Bahkan para pebisnis menggunakan media untuk memajukan usaha-usaha mereka dengan fasilitasi advertorial, maupun kegiatan-kegiatan kehumasan atau public relation. Sehingga peran media menjadi sangat penting.
Dalam kehidupan politik media juga menjadi salah satu kunci untuk meraih posisi kekuasaan. Dan di banyak negara para politisi selalu memanfaatkan media sebagai corong politik mereka. Hingga tak jarang kita temui para politisi tersebut juga sekaligus pemilik media.
Di Indonesia bisa dilihat beberapa media dimiliki oleh politisi. Posisi mereka tergolong tinggi baik di struktur partai maupun dalam menajemen perusahaan media yang ia pegang.
Akibatnya fungsi media menjadi berubah. Yang seharusnya adalah sebagai alat penyiaran publik dan menyampaikan informasi bagi masyarakat. Namun menjadi alat yang bersifat eksklusif dan menyuarakan kepentingan pribadi dan kelompoknya saja. Media menjadi tidak lagi berimbang dalam pemberitaan. Bahkan sebaliknya, telah menjadi alat propaganda untuk memukul lawan politiknya.
Stepi Anriani, dosen  STIN dan pengamat Kamnas mengatakan bahwa media pers termasuk televisi dalam dinamika pilpres 2019 di Indonesia pada posisi memihak. Netralitas media sangat dipertanyakan. Menurut Stepi, fenomena itu lahir dan tercipta karena mereka pemilik media dan sekaligus juga aktor politik. Disisi lain, mereka memadukan kepentingan politik dan bisnis.
Apa yang dikatakan oleh Stepi Anriani memang tidak salah. Kita bisa lihat sendiri secara faktual. Beberapa stasuin televisi swasta tanah air dalam siaran dan kontennya sarat kepentingan pemilik dan politisi yang mereka dukung. Ini bukti bahwa media kita tidak lagi netral.
Tidak lagi kritis
Karena media sangat memihak secara subjektif, maka membuat ia tidak lagi memiliki daya kritis. Media cenderung tidak objektif dalam pemberitaan maupun sudut pandang. Media hanya akan mengangkat isu-isu yang menguntungkan kelompok mereka saja dan menutup diri jika hal itu merugikan.

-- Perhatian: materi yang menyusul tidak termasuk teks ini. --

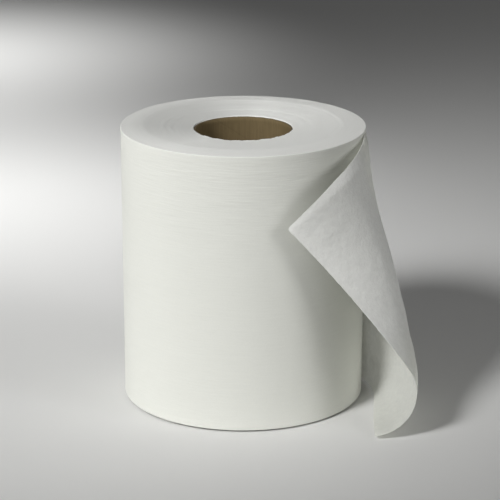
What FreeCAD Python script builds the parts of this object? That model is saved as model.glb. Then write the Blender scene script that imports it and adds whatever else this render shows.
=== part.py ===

Termasuk di dalamnya kebebasan pers mulai tercabut dengan sendirinya. Publik tidak lagi memiliki ruang untuk menyampaikan pikiran kritis mereka melalui media besar milik politisi. Karena jika masyarakat bersuara tidak sejalan dengan kemauan pihak berkepentingan maka itu bisa menjadi masalah bagi nara sumber.
Jika kebebasan pers dan daya kritis media sudah hilang, justru yang terjadi kemudian adalah terjadinya pembodohan publik secara massal. Media berubah bukan lagi menjadi alat pencerahan bagi publik. Namun pencipta hoaks dan berita sesat dan menyesatkan.
Semoga di negara ini, media tidak dijadikan sebagai alat untuk membungkam pola pikir kritis masyarakat. Juga tidak melulu menyajikan pesan-pesan pencitraan tanpa makna subtansial. Marilah kita belajar dari negara-negara maju lainnya yang menempatkan media sebagai alat strategis nasional yang berperan secara lebih luas untuk kepentingan negara, bukan untuk kepentingan segelintir kelompok yang haus kekuasaan.